Everything. A postcard I received yesterday. Me, with my dear friend Wendy. What do I love? Well, Wendy, first of all. Then maybe the fact that I was in California, visiting Wendy and her partner Cristina, who took the photo. Yes, two of my closest friends and something I once took for granted—the ability to travel.
In this moment Wendy and I are hugging. I am kissing her. No masks. Plus, I have hair. A wealth of hair. And optimism. I was healthier then. Still cruising on lorlatinib; possibly even imagining that I had been cured.
Lots to love here. Much to hope that we can revisit.
Still dealing with those darn mouth sores and the radiologist’s interpretation of my latest scan would seem to indicate stability (not the word used—rather ‘unchanged’). This is going to be a tough call–glad I have another week to heal and ponder whether I shall go for another infusion.
My date was fun and fine. Hard to say if there will be a second. Truth is, my cancer is easier for others to accept when I don’t look or act like I have cancer.
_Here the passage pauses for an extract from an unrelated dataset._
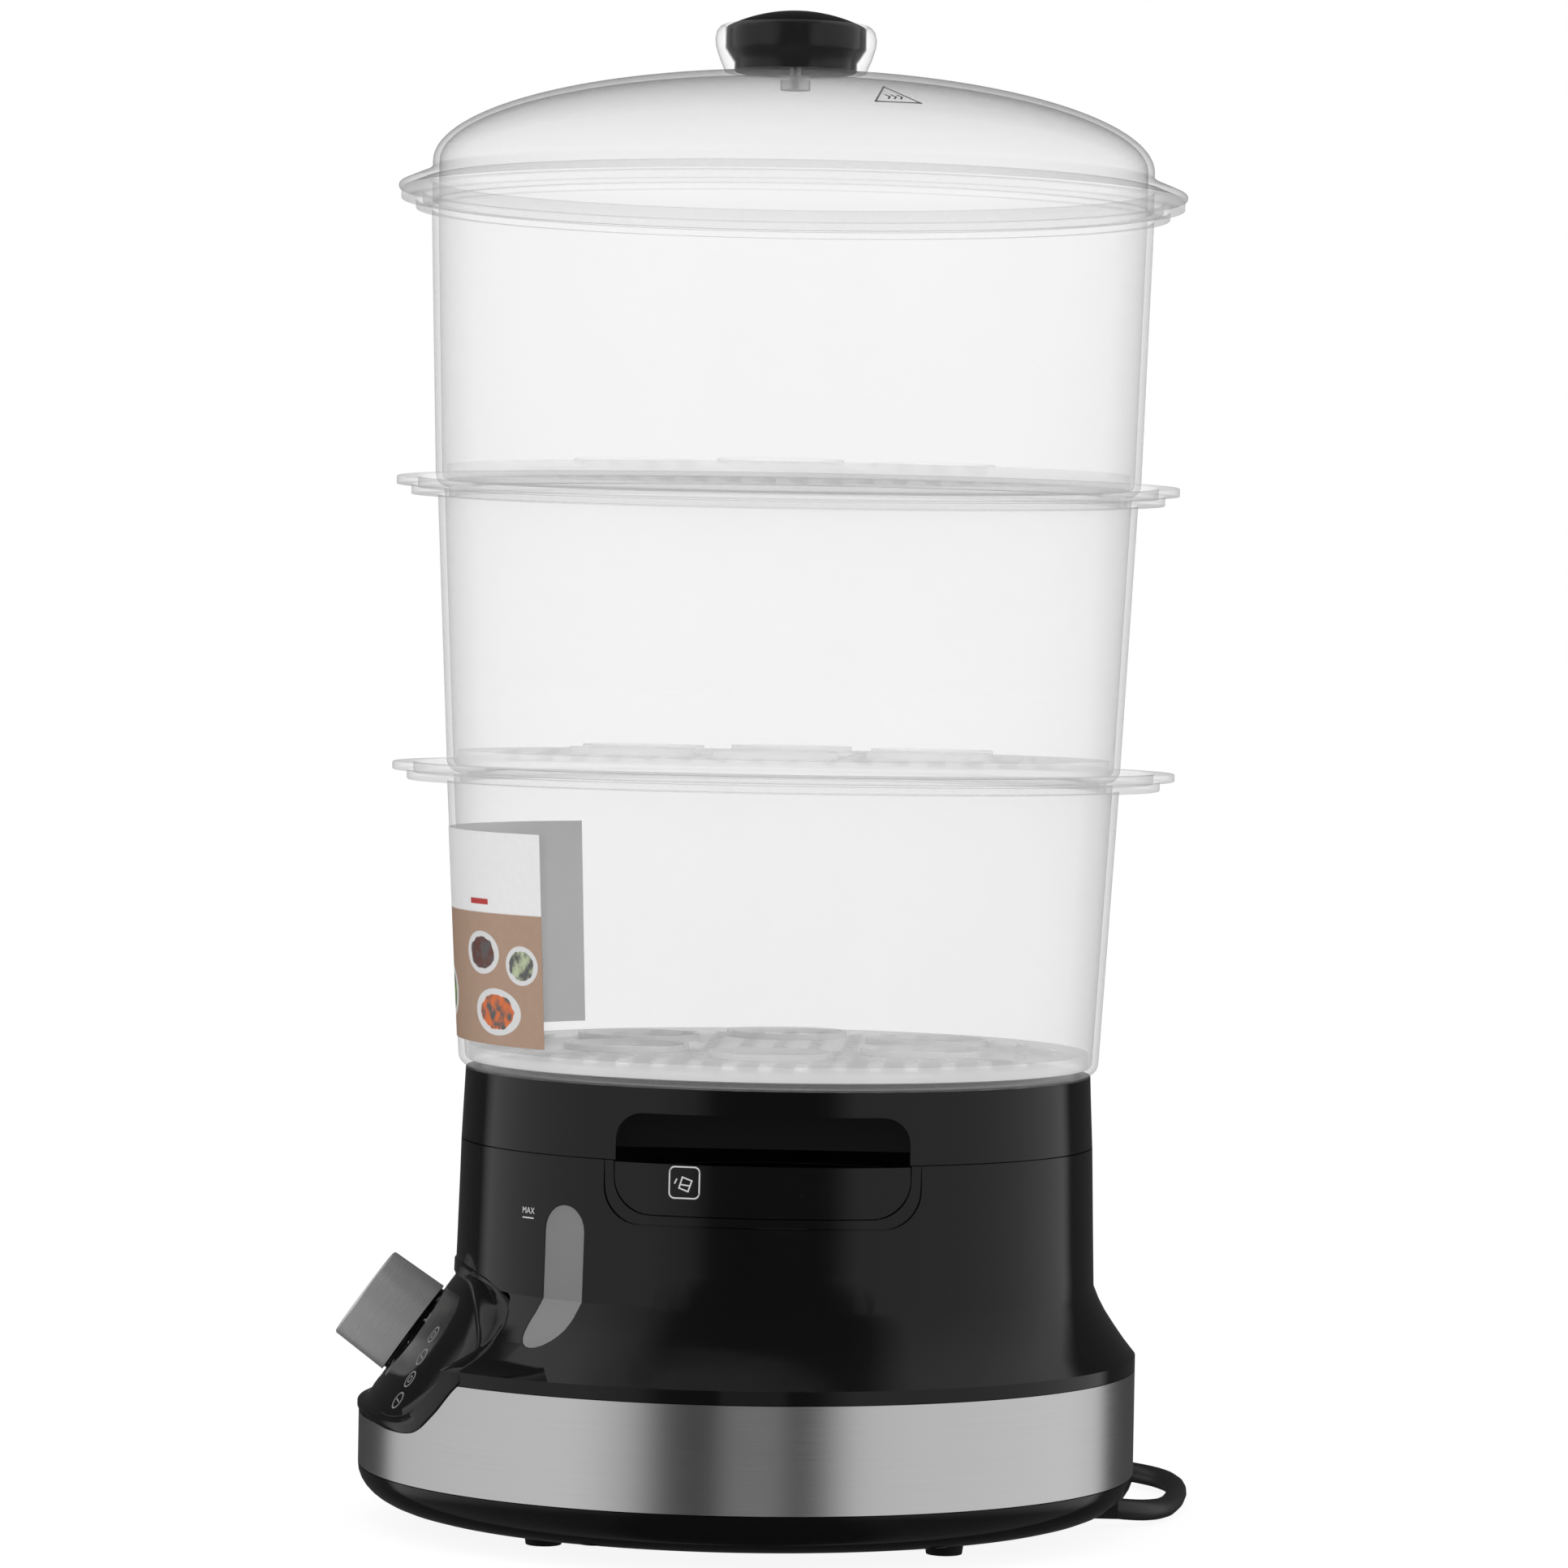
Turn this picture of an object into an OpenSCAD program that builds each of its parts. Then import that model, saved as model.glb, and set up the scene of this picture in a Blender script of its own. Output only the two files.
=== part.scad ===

The empirical evidence is that I have been ghosted (for those not privy to the parlance of online dating—when communication stops abruptly) on a rather frequent basis lately after talking and meeting both–and that did not happen previously. Bit of a hit to my ego but I am also a realist—I do get it.
However, (and this is important) I think I am falling in love with my own life again.
Yup. I now feel as if I walked through some deep and depressing valley for weeks on end. No fun, that, However, I also understood that the deprivation of human contact combined with extreme discomfort might allow for some personal growth. Sort of a back to the basics deep soul search.
I have been learning a lot about myself in isolation. Not all pretty but again, that is where I have the most potential for needed improvement. Facing my demons sort of thing. Depression, procrastination, a tendency to burrow in rather than reaching out. I am working on all of this. Slowly, but surely.
When I got up this morning I felt something akin to motivation. It’s been a long time. Rather than heading back to bed, I have been getting things done. Writing, paying bills, talking to a reporter. Not bad for one morning. This afternoon I am heading to my studio. On Sunday my friend Jim and my son Peter are going to assist me in clearing out a storage unit with the rest of my art stuff. By next week I hope to have a regular schedule established—writing in the morning, art in the afternoon. Oh yeah, and it’s time to start exercising again as well.
The pandemic has imposed limitations but I am figuring out a way to work within them. My next goal is to reestablish a relationship with my old friends Hope and Joy.